Board Oversight of Cybersecurity Risks

The Board has the primary responsibility for overseeing and reviewing the guidelines and policies with respect to the Company’s risk management, including risks associated with cybersecurity threats. Certain members of the Company’s management will periodically report to the Board, on at least a quarterly basis, on cybersecurity matters, such as the overall state of the Company’s cybersecurity program, information on the current threat landscape, and risks from cybersecurity threats and material cybersecurity incidents.

Management's Role in Cybersecurity Risk Management

The Company’s management is responsible for assessing and managing material risks from cybersecurity threats, in consultations with cybersecurity consultants engaged by the Investment Advisor.
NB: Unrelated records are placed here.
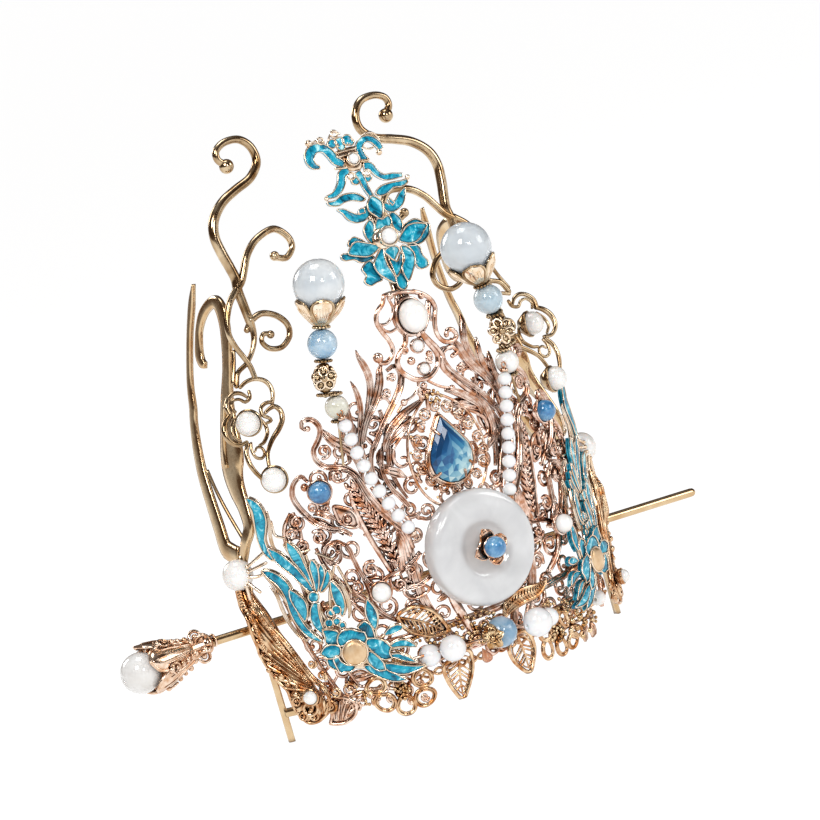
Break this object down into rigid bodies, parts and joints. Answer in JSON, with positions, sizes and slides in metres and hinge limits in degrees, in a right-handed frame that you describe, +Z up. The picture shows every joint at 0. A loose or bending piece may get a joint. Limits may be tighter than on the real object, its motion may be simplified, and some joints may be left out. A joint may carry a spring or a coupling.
{
  "type": "hair crown",
  "caption": "Open-backed filigree hair crown with enamel wings, a jade disc, bead stems, curling vines and a long hairpin that slides out sideways.",
  "frame": {"origin": "centre of the bun seat on the base plane, between the two side posts", "axes": "+X along the hairpin towards its free end, +Y towards the back of the head, +Z up out of the hair"},
  "size_m": [0.1871, 0.069, 0.1612],
  "materials": {
    "rose_gold": "polished rose-gold plating",
    "champagne_gold": "smooth pale gold plating",
    "blue_enamel": "glossy enamel in thin metal rims",
    "milk_jade": "polished translucent milky stone",
    "pearl": "pearl lustre",
    "white_shell": "smooth white shell",
    "blue_chalcedony": "polished pale blue stone",
    "blue_stone": "polished mid-blue stone",
    "blue_gem": "faceted glass",
    "amber": "polished amber glass"
  },
  "bodies": {
    "crown": {"base_rail": "rose_gold", "front_panel": "rose_gold", "side_frame_L": "champagne_gold", "side_frame_R": "champagne_gold", "vine_L": "rose_gold", "vine_R": "rose_gold", "butterfly_L": "rose_gold", "butterfly_R": "rose_gold", "braid_L": "rose_gold", "braid_R": "rose_gold", "leaf_low_L": "rose_gold", "leaf_low_R": "rose_gold", "leaf_mid_L": "rose_gold", "arc_leaf_R": "rose_gold", "flower_L": "rose_gold", "flower_R": "rose_gold", "crest": "blue_enamel", "top_lotus": "blue_enamel", "top_pearl": "pearl", "wing_L": "blue_enamel", "wing_R": "blue_enamel", "lotus_L": "blue_enamel", "lotus_R": "blue_enamel", "stem_L": "rose_gold", "stem_R": "rose_gold", "tip_bead_L": "milk_jade", "tip_bead_R": "milk_jade", "blue_bead_L": "blue_chalcedony", "blue_bead_R": "blue_chalcedony", "pale_bead_L": "milk_jade", "pale_bead_R": "pearl", "string_L": "white_shell", "string_R": "white_shell", "jade_disc": "milk_jade", "disc_flower": "rose_gold", "disc_bead": "blue_stone", "gem_setting": "rose_gold", "gem": "blue_gem", "oval_pearl": "pearl", "small_pearls": "pearl", "knot_pearl_L": "pearl", "knot_pearl_R": "pearl", "bezel_pearl_L": "pearl", "bezel_pearl_R": "pearl", "blue_cab_L": "blue_stone", "blue_cab_R": "blue_stone", "small_cab_L": "pearl", "small_cab_R": "pearl", "side_pearl_L": "pearl", "side_pearl_R": "pearl", "base_blue_bead": "blue_chalcedony", "base_pearl_L": "pearl", "base_pearl_R": "pearl", "base_pearl_S": "pearl", "base_pearl_T": "pearl", "base_pearl_U": "pearl", "amber_drop": "amber"},
    "hairpin": {"pin_rod": "champagne_gold", "pin_bead": "milk_jade"}
  },
  "joints": [
    {"name": "hairpin_slide", "type": "slide", "parent": "crown", "child": "hairpin", "axis": [-0.9985, 0, 0.0541], "range_m": [-0.01, 0.16]}
  ]
}
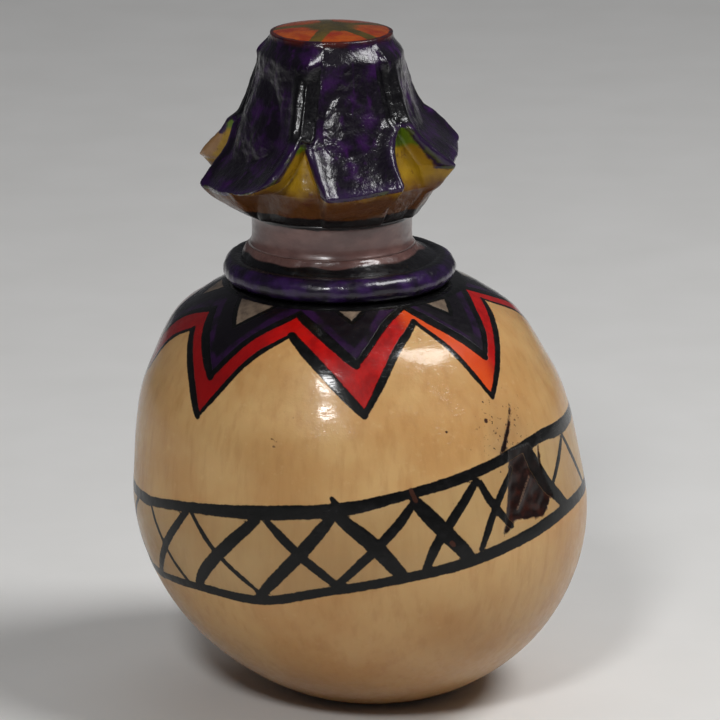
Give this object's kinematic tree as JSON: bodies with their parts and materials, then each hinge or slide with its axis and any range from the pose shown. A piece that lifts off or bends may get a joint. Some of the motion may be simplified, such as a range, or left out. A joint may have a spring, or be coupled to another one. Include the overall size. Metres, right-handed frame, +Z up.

The Company’s management is informed about and monitors the prevention, detection, mitigation, and remediation of cybersecurity incidents, including through the receipt of notifications from service providers and reliance on communications with risk management, legal, and/or information technology.

Assessment of Cybersecurity Risk

The potential impact of risks from cybersecurity threats are assessed on an ongoing basis, and how such risks could materially affect the Company’s business strategy, operational results, and financial condition are regularly evaluated. During the reporting period, the Company has not identified any risks from cybersecurity threats, including as a result of previous cybersecurity incidents, that the Company believes has materially affected, or are reasonably likely to materially affect, the Company, including the Company’s business strategy, operational results, and financial condition.